AIM OF THE EXERCISE
Output the data below in full, byte for byte. Nothing may differ.

DATASET SECTION
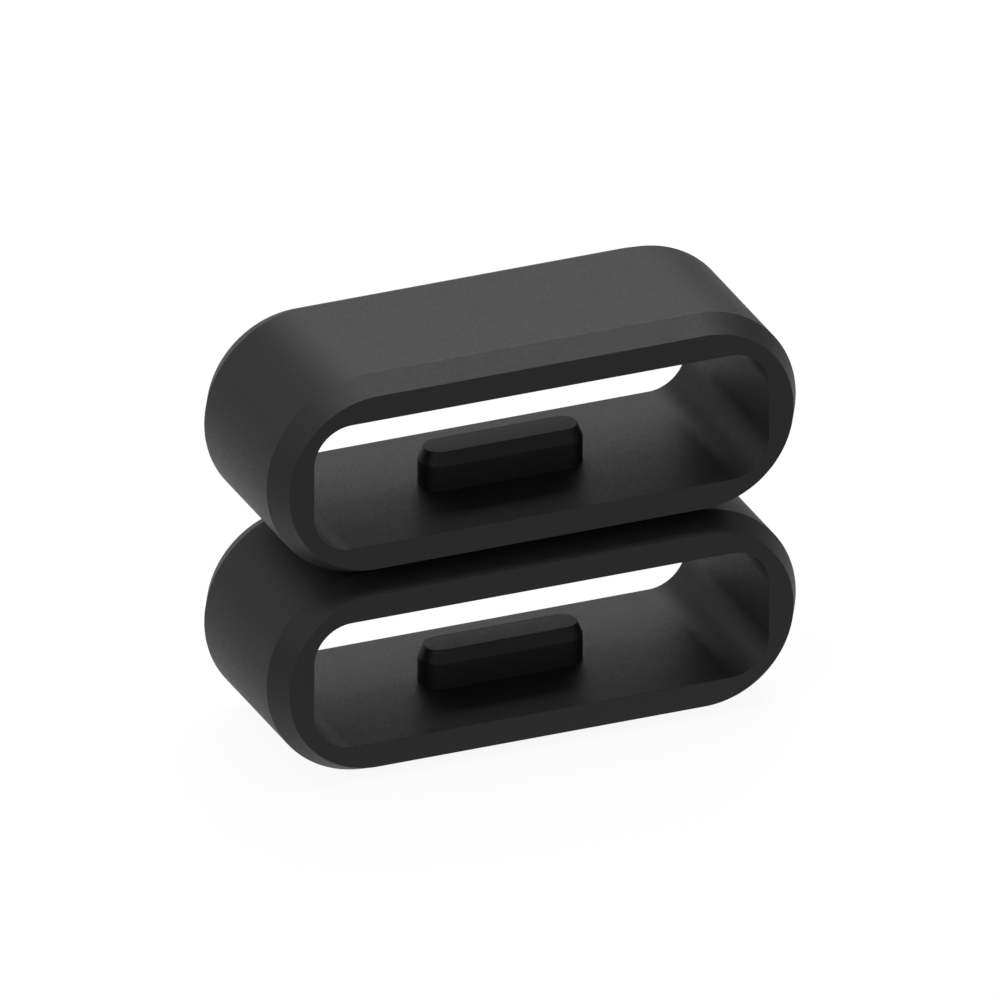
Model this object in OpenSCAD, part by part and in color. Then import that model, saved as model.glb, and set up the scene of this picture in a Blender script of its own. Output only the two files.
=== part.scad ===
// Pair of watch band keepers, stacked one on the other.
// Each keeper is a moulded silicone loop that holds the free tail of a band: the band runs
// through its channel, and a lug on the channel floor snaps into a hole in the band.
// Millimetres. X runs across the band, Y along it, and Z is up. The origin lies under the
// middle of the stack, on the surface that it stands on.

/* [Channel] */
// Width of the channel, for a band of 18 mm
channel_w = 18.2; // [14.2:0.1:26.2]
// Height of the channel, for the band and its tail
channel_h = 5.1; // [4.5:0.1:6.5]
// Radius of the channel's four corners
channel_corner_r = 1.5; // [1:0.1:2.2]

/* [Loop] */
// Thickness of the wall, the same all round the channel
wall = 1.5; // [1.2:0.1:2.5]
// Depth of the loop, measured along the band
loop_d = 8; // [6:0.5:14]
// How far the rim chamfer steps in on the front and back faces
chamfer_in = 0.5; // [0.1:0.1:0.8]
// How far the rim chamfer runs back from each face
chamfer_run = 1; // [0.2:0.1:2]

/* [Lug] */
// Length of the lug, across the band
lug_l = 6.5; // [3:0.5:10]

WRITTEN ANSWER
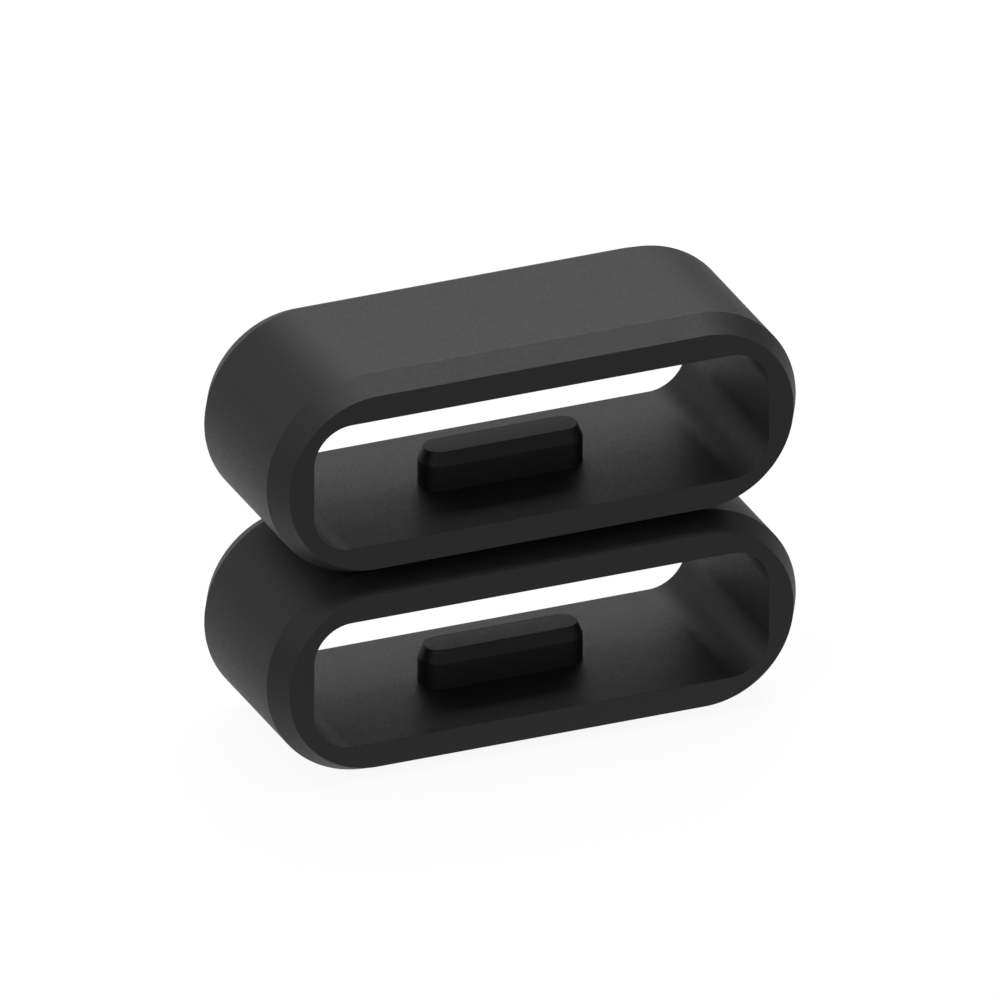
Model this object in OpenSCAD, part by part and in color. Then import that model, saved as model.glb, and set up the scene of this picture in a Blender script of its own. Output only the two files.
=== part.scad ===
// Pair of watch band keepers, stacked one on the other.
// Each keeper is a moulded silicone loop that holds the free tail of a band: the band runs
// through its channel, and a lug on the channel floor snaps into a hole in the band.
// Millimetres. X runs across the band, Y along it, and Z is up. The origin lies under the
// middle of the stack, on the surface that it stands on.

/* [Channel] */
// Width of the channel, for a band of 18 mm
channel_w = 18.2; // [14.2:0.1:26.2]
// Height of the channel, for the band and its tail
channel_h = 5.1; // [4.5:0.1:6.5]
// Radius of the channel's four corners
channel_corner_r = 1.5; // [1:0.1:2.2]

/* [Loop] */
// Thickness of the wall, the same all round the channel
wall = 1.5; // [1.2:0.1:2.5]
// Depth of the loop, measured along the band
loop_d = 8; // [6:0.5:14]
// How far the rim chamfer steps in on the front and back faces
chamfer_in = 0.5; // [0.1:0.1:0.8]
// How far the rim chamfer runs back from each face
chamfer_run = 1; // [0.2:0.1:2]

/* [Lug] */
// Length of the lug, across the band
lug_l = 6.5; // [3:0.5:10]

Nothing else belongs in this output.